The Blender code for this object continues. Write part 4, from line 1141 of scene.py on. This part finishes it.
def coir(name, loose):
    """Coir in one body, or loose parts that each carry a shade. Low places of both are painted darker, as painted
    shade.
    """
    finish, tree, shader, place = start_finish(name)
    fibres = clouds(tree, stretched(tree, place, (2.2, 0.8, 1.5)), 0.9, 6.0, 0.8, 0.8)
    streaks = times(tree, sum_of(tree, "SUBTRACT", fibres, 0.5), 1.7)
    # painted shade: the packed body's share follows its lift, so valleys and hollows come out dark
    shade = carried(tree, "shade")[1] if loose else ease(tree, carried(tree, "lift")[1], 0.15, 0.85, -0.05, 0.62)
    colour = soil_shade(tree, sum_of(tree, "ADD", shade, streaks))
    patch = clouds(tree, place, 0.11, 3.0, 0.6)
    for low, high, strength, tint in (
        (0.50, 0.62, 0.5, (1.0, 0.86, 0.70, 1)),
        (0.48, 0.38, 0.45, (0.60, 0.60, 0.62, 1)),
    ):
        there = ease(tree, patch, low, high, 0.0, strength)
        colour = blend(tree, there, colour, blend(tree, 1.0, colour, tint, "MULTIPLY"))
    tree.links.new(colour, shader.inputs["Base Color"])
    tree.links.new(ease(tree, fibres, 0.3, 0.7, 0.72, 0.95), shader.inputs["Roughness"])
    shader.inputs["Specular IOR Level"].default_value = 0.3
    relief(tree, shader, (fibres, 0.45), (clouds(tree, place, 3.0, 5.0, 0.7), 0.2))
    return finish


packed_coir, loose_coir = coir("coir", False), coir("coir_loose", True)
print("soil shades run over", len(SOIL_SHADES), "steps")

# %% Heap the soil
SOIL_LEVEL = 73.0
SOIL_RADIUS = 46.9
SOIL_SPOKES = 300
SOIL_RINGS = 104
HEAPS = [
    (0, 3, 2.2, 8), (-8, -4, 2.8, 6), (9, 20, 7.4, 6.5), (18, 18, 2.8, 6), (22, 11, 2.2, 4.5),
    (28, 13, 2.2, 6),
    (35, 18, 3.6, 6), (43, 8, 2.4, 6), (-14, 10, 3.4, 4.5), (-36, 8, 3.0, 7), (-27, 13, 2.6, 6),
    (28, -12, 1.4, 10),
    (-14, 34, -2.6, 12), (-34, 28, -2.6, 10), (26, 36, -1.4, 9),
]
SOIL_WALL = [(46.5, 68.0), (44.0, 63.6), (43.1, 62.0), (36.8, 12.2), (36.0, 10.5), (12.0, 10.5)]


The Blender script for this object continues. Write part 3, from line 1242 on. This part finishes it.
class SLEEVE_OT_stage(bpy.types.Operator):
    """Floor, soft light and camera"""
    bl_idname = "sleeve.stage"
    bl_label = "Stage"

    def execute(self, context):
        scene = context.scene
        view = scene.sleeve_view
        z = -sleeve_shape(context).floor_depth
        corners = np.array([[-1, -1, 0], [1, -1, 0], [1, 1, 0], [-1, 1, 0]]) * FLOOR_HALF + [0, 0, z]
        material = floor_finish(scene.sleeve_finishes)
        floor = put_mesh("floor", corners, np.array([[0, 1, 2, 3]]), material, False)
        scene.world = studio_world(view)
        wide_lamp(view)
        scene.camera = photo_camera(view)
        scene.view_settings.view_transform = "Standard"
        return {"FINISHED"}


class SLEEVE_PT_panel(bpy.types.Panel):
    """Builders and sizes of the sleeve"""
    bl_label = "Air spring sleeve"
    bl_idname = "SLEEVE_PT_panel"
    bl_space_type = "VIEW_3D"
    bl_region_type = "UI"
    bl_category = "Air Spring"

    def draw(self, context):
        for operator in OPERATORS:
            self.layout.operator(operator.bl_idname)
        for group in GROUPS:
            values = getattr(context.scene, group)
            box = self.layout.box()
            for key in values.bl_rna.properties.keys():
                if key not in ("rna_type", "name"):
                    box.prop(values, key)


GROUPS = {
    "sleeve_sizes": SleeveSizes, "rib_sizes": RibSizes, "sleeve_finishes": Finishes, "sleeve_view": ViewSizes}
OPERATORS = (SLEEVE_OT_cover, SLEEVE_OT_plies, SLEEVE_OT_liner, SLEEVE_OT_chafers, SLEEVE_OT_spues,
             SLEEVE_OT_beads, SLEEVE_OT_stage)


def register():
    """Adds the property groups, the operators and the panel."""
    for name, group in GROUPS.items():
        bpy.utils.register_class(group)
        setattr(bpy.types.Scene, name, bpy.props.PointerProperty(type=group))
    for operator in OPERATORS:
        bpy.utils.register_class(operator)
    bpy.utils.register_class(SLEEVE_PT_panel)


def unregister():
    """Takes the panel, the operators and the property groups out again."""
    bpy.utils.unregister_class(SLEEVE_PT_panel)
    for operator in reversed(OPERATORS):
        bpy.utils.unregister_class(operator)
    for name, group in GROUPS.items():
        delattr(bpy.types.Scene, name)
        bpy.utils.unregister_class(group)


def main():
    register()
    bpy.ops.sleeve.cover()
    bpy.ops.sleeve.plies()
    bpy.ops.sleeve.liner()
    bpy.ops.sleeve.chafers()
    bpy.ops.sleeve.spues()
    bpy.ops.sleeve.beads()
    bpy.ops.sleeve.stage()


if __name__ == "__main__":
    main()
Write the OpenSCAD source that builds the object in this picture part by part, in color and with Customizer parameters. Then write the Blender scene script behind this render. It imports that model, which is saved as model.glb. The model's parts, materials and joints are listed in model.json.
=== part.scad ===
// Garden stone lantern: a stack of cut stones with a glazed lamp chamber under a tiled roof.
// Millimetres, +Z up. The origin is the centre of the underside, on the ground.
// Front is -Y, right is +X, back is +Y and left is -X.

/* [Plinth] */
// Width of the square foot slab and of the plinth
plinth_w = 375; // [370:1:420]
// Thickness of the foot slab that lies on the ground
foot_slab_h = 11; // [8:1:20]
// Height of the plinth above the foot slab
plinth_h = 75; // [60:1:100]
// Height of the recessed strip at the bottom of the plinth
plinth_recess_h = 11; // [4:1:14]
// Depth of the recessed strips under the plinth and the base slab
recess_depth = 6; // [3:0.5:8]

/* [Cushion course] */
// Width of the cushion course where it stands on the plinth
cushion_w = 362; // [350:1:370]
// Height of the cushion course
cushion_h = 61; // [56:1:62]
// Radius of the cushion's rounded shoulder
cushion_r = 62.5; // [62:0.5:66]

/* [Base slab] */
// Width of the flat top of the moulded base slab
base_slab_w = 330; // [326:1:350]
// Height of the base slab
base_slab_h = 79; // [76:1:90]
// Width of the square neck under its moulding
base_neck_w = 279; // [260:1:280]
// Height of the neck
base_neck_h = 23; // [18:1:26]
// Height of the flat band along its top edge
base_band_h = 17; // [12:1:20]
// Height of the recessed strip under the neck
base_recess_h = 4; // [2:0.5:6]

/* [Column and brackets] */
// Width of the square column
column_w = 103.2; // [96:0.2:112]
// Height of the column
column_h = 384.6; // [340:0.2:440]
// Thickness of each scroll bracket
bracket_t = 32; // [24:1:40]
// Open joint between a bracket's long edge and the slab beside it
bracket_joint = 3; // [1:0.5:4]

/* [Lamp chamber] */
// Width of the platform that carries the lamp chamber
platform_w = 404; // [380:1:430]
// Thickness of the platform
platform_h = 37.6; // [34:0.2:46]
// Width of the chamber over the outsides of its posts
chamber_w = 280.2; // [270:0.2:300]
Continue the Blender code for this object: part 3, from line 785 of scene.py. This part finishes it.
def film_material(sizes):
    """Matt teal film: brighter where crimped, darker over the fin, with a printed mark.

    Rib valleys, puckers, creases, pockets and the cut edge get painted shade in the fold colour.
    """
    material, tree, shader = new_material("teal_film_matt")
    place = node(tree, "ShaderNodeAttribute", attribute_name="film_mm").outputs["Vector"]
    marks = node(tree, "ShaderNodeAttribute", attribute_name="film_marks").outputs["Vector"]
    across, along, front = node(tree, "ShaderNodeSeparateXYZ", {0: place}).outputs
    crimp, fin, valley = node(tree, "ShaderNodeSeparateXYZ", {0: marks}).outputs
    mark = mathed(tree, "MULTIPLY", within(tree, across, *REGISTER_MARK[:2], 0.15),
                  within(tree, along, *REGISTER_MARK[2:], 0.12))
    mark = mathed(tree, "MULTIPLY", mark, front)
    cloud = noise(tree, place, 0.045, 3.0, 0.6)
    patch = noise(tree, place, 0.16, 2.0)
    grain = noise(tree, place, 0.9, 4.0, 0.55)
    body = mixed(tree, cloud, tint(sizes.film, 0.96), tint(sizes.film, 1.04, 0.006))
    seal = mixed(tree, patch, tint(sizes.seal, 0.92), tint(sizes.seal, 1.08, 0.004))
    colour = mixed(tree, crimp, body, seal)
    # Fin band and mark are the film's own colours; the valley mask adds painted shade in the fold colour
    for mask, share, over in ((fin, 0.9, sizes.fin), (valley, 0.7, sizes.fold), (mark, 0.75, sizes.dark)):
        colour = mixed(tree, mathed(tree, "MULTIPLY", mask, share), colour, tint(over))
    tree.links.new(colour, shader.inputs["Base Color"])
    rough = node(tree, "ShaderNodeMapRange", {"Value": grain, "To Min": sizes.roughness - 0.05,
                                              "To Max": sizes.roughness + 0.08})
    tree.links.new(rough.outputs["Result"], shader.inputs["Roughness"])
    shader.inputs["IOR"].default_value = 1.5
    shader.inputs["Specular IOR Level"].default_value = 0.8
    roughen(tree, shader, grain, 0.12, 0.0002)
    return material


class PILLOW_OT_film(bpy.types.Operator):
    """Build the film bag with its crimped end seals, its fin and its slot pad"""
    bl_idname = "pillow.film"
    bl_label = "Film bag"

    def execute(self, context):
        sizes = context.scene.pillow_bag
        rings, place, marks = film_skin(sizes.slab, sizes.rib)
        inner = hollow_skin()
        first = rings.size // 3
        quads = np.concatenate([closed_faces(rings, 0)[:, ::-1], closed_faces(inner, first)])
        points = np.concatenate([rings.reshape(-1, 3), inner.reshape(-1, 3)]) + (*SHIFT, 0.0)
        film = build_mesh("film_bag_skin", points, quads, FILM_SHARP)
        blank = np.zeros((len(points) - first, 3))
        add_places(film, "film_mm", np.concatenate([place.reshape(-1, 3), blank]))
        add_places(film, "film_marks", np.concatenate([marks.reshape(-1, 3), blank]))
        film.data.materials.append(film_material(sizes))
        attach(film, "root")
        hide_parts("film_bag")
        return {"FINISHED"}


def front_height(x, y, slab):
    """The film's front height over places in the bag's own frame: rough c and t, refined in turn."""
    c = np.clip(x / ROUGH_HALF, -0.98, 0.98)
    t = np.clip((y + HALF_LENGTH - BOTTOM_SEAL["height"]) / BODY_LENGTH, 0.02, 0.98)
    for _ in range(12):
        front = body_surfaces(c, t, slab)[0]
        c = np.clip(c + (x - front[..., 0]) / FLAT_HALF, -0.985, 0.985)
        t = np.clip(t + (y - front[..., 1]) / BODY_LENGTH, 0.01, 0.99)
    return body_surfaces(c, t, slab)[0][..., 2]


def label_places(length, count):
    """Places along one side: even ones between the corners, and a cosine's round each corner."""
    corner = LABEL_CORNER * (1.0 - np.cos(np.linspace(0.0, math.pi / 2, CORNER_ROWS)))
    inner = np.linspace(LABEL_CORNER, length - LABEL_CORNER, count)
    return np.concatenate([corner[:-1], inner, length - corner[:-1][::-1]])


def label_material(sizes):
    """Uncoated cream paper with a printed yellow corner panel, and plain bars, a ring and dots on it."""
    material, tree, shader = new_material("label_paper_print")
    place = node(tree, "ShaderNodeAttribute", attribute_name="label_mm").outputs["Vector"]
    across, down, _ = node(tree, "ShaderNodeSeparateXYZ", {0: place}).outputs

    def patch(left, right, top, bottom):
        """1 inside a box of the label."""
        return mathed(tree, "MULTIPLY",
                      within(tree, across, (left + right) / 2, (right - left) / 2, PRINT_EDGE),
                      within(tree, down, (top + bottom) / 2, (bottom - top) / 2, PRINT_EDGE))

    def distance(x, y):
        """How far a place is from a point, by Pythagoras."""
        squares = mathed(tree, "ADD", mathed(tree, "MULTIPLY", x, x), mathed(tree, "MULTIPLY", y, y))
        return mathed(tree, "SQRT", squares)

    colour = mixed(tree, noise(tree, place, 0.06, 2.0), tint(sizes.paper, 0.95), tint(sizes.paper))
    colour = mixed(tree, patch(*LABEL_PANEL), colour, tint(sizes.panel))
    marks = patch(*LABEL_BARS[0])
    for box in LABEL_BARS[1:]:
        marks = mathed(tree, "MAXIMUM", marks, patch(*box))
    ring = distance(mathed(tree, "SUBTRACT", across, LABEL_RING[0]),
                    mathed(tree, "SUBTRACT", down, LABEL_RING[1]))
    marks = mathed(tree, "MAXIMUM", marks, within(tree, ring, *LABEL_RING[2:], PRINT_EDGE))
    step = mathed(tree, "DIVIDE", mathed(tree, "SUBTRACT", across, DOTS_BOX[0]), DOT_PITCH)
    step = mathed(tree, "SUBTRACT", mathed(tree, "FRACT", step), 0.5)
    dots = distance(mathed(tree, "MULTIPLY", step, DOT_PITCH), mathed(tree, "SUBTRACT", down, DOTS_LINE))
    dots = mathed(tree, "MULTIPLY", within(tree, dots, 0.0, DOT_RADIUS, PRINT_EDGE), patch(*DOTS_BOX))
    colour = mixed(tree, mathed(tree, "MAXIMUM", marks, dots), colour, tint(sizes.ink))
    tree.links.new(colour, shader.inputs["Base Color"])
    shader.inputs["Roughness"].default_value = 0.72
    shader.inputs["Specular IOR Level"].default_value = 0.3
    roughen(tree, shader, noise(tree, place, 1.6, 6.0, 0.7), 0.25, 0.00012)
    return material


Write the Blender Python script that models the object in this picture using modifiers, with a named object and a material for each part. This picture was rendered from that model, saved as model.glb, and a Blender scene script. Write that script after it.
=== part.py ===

**TASK DIRECTIONS:**
Pull out every line above that holds the word "Write".

**ANSWER TO THE PROBLEM:**
The Blender code for this object continues. Write part 4, from line 1141 of scene.py on. This part finishes it.
The Blender script for this object continues. Write part 3, from line 1242 on. This part finishes it.
Write the OpenSCAD source that builds the object in this picture part by part, in color and with Customizer parameters. Then write the Blender scene script behind this render. It imports that model, which is saved as model.glb. The model's parts, materials and joints are listed in model.json.
Write the Blender Python script that models the object in this picture using modifiers, with a named object and a material for each part. This picture was rendered from that model, saved as model.glb, and a Blender scene script. Write that script after it.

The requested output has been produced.